Since the restaurant allegedly waited nine months to tell customers about the security breach, the class said they failed to take timely measures to protect their financial information, enabling hackers to make unauthorized purchases on their credit cards.

U.S. District Judge John Darrah dismissed the complaints last week, however, based on the failure to connect the security breach to actual injury.

"Plaintiffs claim they overpaid for the products and services purchased from defendant," Darrah wrote. "Plaintiffs argue that the cost of the food they purchased implicitly contained the cost of sufficient protection of PII [personal identity information]. As this court has held before, this argument is unpersuasive."

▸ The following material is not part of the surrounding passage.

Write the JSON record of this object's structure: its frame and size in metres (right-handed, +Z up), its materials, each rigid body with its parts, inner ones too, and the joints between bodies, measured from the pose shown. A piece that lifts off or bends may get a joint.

Indeed, lead plaintiff John Lewert did not show that the credit card he used at P.F. Chang's incurred any fraudulent charges.

Though four unauthorized charges totaling $61.89 were attempted using his card number, Lewert's bank, Chase, declined the charges and notified Lewert of the fraudulent activity, the court found.

Lewert's fellow lead plaintiff, Lucas Kosner, similarly did not have any money taken out of his account after the theft of his debit card number, and did not pay any fees resulting from the attempted fraud, according to the ruling.

"In order to have suffered an actual injury, plaintiffs must have had an unreimbursed charge on their credit or debit cards," Darrah said. "Plaintiffs do not allege any successful charges, let alone reimbursed charges."

Kosner claimed that the breach deprived him of the ability to use his affected debit card for two to three days, but Darrah said that neither the status of "simply being without a debit card," nor the inability to accrue rewards points on the card, qualifies as an injury.

While the theft of financial information from P.F. Chang's may expose customers to identity theft in the future, they cannot sue for a speculative future injury, according to the ruling.